Street closures have begun for Taste of Chicago, which returns a week from Wednesday.

Court’s grand finale. At the end of another term, the Supreme Court today handed down rulings in several big cases, including …
 … defeat of a Trump-led challenge to states’ practice of counting late-arriving mailed ballots …
 … rejection of the president’s push to toss a jury’s $5 million finding that he sexually abused writer E. Jean Carroll at a New York department store …
 … and dramatic expansion of the president’s authority to fire the heads of independent agencies.
Law professor Joyce Vance sees a few reasons to be cheerful: “Is it too much to hope that the rule of law could be rebounding as we head into the Fourth of July?”

‘Now, we have to go after them.’ Oak Park Village Trustee Brian Straw and his lawyer, Chris Parente, explain in a new Chicago Public Square podcast how they derailed the Justice Department’s case against Straw and five others in the government’s prosecution of Broadview immigration enforcement protesters—and what they’re gonna do next.
The Sun-Times reviews the broad impact of their fight: “High-profile cases are collapsing, judges want answers, and defense attorneys are calling for an investigation—and the possible prosecution—of Chicago’s top federal law enforcement official.” (Photos: Todd Bannor.)
Philadelphia Inquirer columnist Will Bunch (gift link): “The shocking 50-to-100-year prison sentences to leftist Texas protesters are more fascism than true criminal justice.”
Ctrl-Alt-Right-Delete columnist Melissa Ryan: “We’re all antifa (allegedly). The Trump Regime can’t define it. That’s the point.”
The Trib: The feds admit they detained for eight months and then deported a Chicago man to Venezuela because of a lousy “inadvertent error.”

Illinois passes. It’s one of several states opting out of Trump’s 250th anniversary celebration in Washington.
Ex-Jezebel editor-in-chief Laura Bassett: “No one showed up to the Great American State Fair except a masturbating Uncle Sam.”
Pulitzer winner Gene Weingarten went there: “I did not see throngs. I mostly saw small, scattered knots of folks who seemed stupefied.”
Everyone is entitled to my own opinion columnist Jeff Tiedrich: Trump’s “sleazy, for-profit attempt to hijack America’s 250th birthday … is quickly turning into a huge, stinky pile of shit” …
 … and it’s getting worse.
Journalism watchdog Mark Jacob on a New York Times story about a billion-dollar mining deal that stands to benefit Trump’s sons (gift link): “The Trump regime has one goal: to stuff money in the Trumps’ pockets, no matter who gets hurt.”

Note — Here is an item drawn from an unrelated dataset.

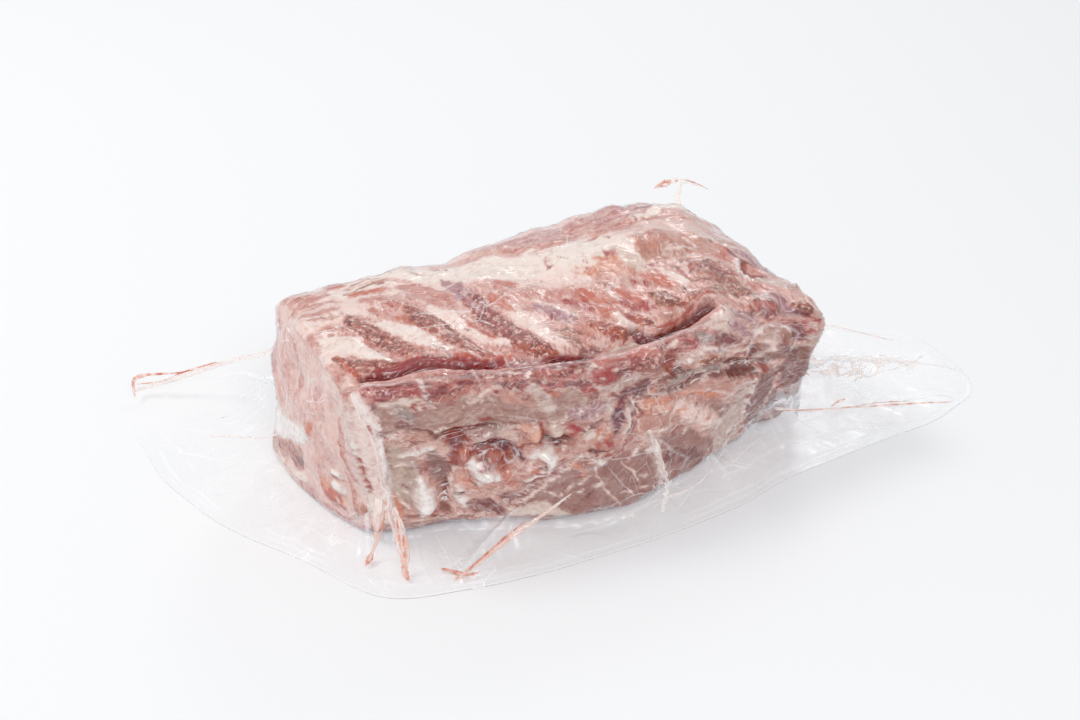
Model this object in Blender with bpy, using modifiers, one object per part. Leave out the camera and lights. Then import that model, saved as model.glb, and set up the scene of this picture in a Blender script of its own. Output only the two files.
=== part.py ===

‘As a centrist Democrat, I cannot accept new ideas. Or winning.’ USA Today’s Chicago-based columnist Rex Huppke mocks those who fear the party’s moving so far left that it might win.
Columnist and former U.S. Rep. Marie Newman: “Corporate Democrats’ tantrums are not going to work.”
Former Trib columnist Charlie Madigan—who spent the ’70s as a correspondent in the Soviet Union—dismisses Trump’s “loudly voiced fear that election victories by Democratic socialists in recent primaries are signs of an emerging Communism being pushed by Democrats.”

Axios: The plan “underscores the pressure that media companies face to evolve as technology upends the way consumers engage with content.”
Spyglass columnist M.G. Siegler speculates on potential buyers—including Elon Musk’s SpaceX.
Another Times gift link: As a corporate merger threatens to put CNN under the same regressive leadership now steering CBS, its journalists are bracing for the worst.
The corporate parent of Saks and Nieman Marcus is out of bankruptcy—with a new name.

Swisher’s big swing. The AP says longtime tech journalist Kara Swisher is “betting the influence that made her a Silicon Valley force will translate into politics.”
Flashback: Swisher mapped the “war for the web” in a 1998 interview with your Square columnist—a sit-down that now feels like a time capsule from the dawn of the consumer internet age.
John Oliver’s begging for a role in a TV soap opera has paid off—with roles in two shows.

To AI or not to AI? An invitation in Friday’s Chicago Public Square to comment on reader and contributor Jan Kodner’s use of AI to generate editorial cartoons generated so much thoughtful response that … well, take a look at the first Square letters page.
LA Times alumnus and Rebuilding Local News policy director Matt Pearce: “It’s not journalism’s job to make AI more accurate.”